DIRECTIONS FOR THIS TASK: Narrow the data below down to the lines containing "OpenSCAD".
= = = = =
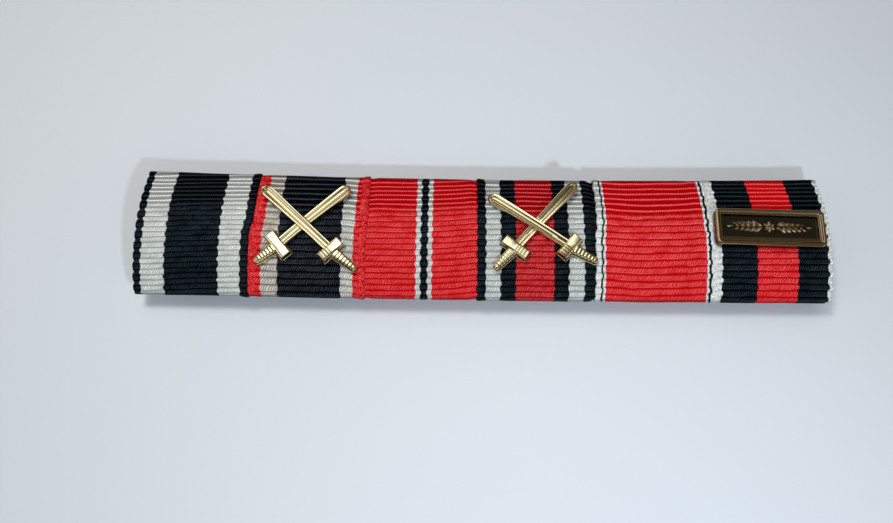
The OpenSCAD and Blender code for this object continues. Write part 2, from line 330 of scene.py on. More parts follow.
# The fold at the upper edge stands out a little further than the one at the lower edge
FOLD_FULLNESS = 0.2
HEIGHT_UNEVEN = 0.03
LOWEST = 0.01

# Painted shade of the cloth over each fold: where it begins, past the end of the front, and how dark it
# is; its width, and the share of the fold from which on it fades
UPPER_SHADE = (-0.35, 0.45)
LOWER_SHADE = (0.15, 0.28)
SHADE_WIDTH = 0.7
SHADE_FADES = 0.6

# Steps of the mesh along a ribbon, and its columns across
FRONT_STEP = 0.07
FOLD_STEP = 0.11
TAIL_STEP = 0.16
COLUMN_STEP = 0.17
EDGE_COLUMNS = [0.0, 0.012, 0.045, 0.09, 0.15, 0.22, 0.31, 0.42, 0.55, 0.7]
UNDER_COLUMNS = 9


def path_stations():
    """Distances along the outside of a ribbon, from the end of one tail to the end of the other."""
    def span(low, high, step):
        return np.linspace(low, high, max(2, round((high - low) / step) + 1))
    front = span(0, FRONT_HALF, FRONT_STEP)
    fold = span(FRONT_HALF, FRONT_HALF + FOLD_LENGTH, FOLD_STEP)
    tail = span(FRONT_HALF + FOLD_LENGTH, HALF_LENGTH, TAIL_STEP)
    half = np.concatenate([front, fold[1:], tail[1:]])
    return np.concatenate([-half[:0:-1], half])


def path_frame(s):
    """Place (y, z) on the plate's middle and outward direction at each distance along a ribbon."""
    side = np.sign(s)
    along = np.abs(s)
    on_fold = along > FRONT_HALF
    on_tail = along > FRONT_HALF + FOLD_LENGTH
    angle = np.where(on_fold, EDGE_ANGLE, along / FRONT_RADIUS)
    turn = np.where(on_fold, np.minimum((along - FRONT_HALF) / FOLD_OUTER, math.pi), 0.0)
    back = EDGE_ANGLE - (along - FRONT_HALF - FOLD_LENGTH) / (PLATE_MIDDLE - FOLD_OUTER)
    angle = np.where(on_tail, back, angle)
    base_y = side * PLATE_MIDDLE * np.sin(angle)
    base_z = AXIS_Z + PLATE_MIDDLE * np.cos(angle)
    out_y = side * np.sin(angle + turn)
    out_z = np.cos(angle + turn)
    return base_y, base_z, out_y, out_z


def ribbon_columns(width):
    """Distances from the left border, over the outside and back along the inside, and which lie inside."""
    last = EDGE_COLUMNS[-1]
    middle = np.arange(last, width - last, COLUMN_STEP)[1:]
    over = np.concatenate([EDGE_COLUMNS, middle, width - np.array(EDGE_COLUMNS[::-1])])
    under = np.linspace(EDGE_ROUND, width - EDGE_ROUND, UNDER_COLUMNS)[::-1]
    columns = np.concatenate([over, under])
    return columns, np.arange(len(columns)) >= len(over)


def rib_round(phase):
    """Round back of a rib: 1 on its crest, 0 in the furrow."""
    return 1 - np.abs(2 * (phase - np.round(phase))) ** 2.6


def ripple(a, b, seed):
    """Gentle unevenness between -1 and 1, over two lengths in millimetres."""
    rng = np.random.default_rng(seed)
    total = 0
    for _ in range(5):
        fa, fb = rng.uniform(0.15, 0.9), rng.uniform(0.25, 1.3)
        total = total + np.sin(fa * a + rng.uniform(0, 6.3)) * np.sin(fb * b + rng.uniform(0, 6.3))
    return total / 3


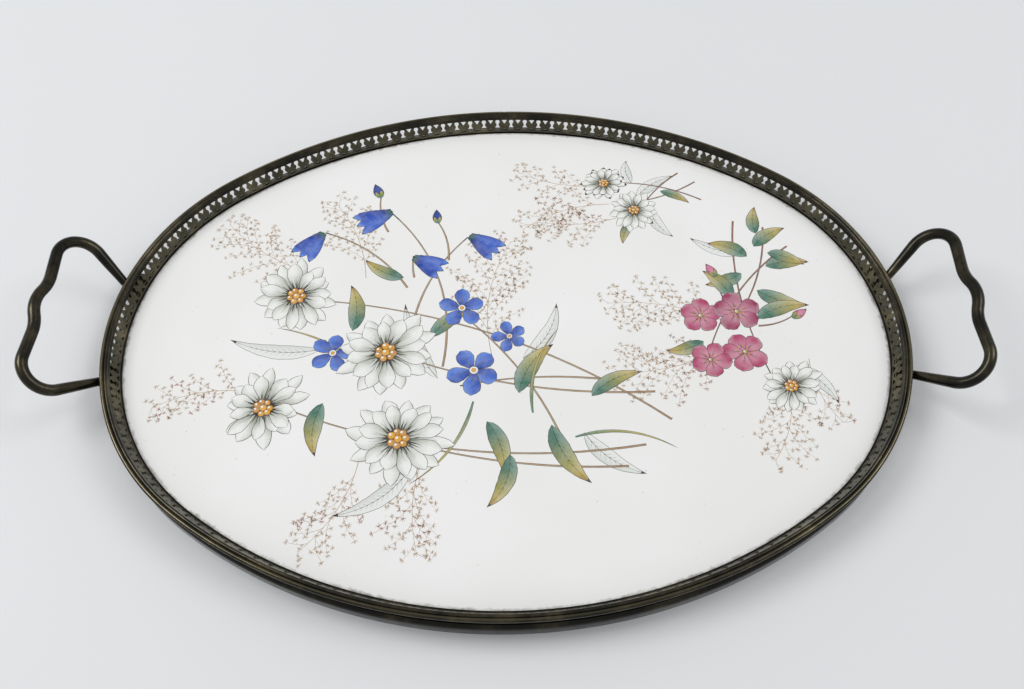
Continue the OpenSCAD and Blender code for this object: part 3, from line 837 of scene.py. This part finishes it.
class Print:
    """Strokes laid one over another, each a thin sheet with its colours in the ink attribute.

    On a stroke t runs from 0 to 1 along it, and s from -1 to 1 across it. A motif is drawn from the
    layer `level` up; `up` is a stroke's layer within its motif.
    """

    def __init__(self, seed):
        self.pages = []
        self.rng = random.Random(seed)
        self.top = top_of("plaque") + sizes().print_lift
        self.level = 0
        self.line = sizes().line / MM
        self.pen = tuple(colours().ink)
        self.sepia = tuple(colours().sepia)

    def page(self):
        """The bmesh that takes the next stroke; a full one is put by."""
        if not self.pages or len(self.pages[-1].verts) > PAGE_FULL:
            self.pages.append(bmesh.new())
            self.pages[-1].loops.layers.float_color.new("ink")
        return self.pages[-1]

    def height(self, up):
        """The height of a layer."""
        return self.top + (self.level + up) * STEP

    def lay(self, verts, tone_of):
        """Colours the faces of new vertices, corner by corner, and turns them up."""
        ink = self.pages[-1].loops.layers.float_color["ink"]
        for face in {face for vert in verts for face in vert.link_faces}:
            for loop in face.loops:
                loop[ink] = (*tone_of(face, loop.vert), 1)
            if face.normal.z < 0:
                face.normal_flip()

    def strip(self, spine, rows, columns, up, place):
        """A grid laid along a spine: place gives a reach along it and a distance beside it at (t, s)."""
        grid = bmesh.ops.create_grid(self.page(), x_segments=rows, y_segments=columns, size=1)["verts"]
        spot = {vert: ((vert.co.x + 1) / 2, vert.co.y) for vert in grid}
        for vert in grid:
            reach, aside = place(*spot[vert])
            point, way = along(spine, reach)
            flat = (point + way.orthogonal().normalized() * aside) * MM
            vert.co = (flat.x, flat.y, self.height(up))
        return spot

    def sheet(self, spine, half, fill, up=0, line=None, rows=8, notch=0.0, ragged=0.0):
        """One stroke: half gives its half width in mm at t, fill its colour at (t, s)."""
        line = self.line if line is None else line
        waves = [self.rng.uniform(-ragged, ragged) if ragged else 0 for k in range(2 * rows + 2)]

        def place(t, s):
            wide = max(half(t), 0.0) * (1 + waves[round(t * rows) + (rows + 1) * (s > 0)])
            aside = math.copysign(wide, s) if abs(s) > 0.9 else s * 1.5 * max(wide - line, 0.0)
            return t * (1 - notch * (1 - abs(s)) ** 2 * t ** 6), aside

        def tone_of(face, vert):
            share, side = (sum(spot[corner][k] for corner in face.verts) / 4 for k in (0, 1))
            at_tip = share > 1 - 0.6 / rows and half(share) < 3 * line
            return self.pen if abs(side) > 0.7 or at_tip else fill(*spot[vert])

        spot = self.strip(spine, rows, 6, up, place)
        self.lay(spot, tone_of)

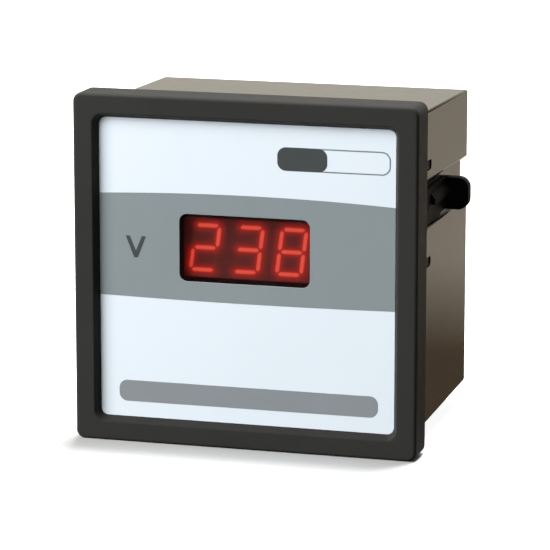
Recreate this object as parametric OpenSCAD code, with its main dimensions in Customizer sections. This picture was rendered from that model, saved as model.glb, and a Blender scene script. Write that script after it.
= = = = =
FINAL RESULT:
The OpenSCAD and Blender code for this object continues. Write part 2, from line 330 of scene.py on. More parts follow.
Continue the OpenSCAD and Blender code for this object: part 3, from line 837 of scene.py. This part finishes it.
Recreate this object as parametric OpenSCAD code, with its main dimensions in Customizer sections. This picture was rendered from that model, saved as model.glb, and a Blender scene script. Write that script after it.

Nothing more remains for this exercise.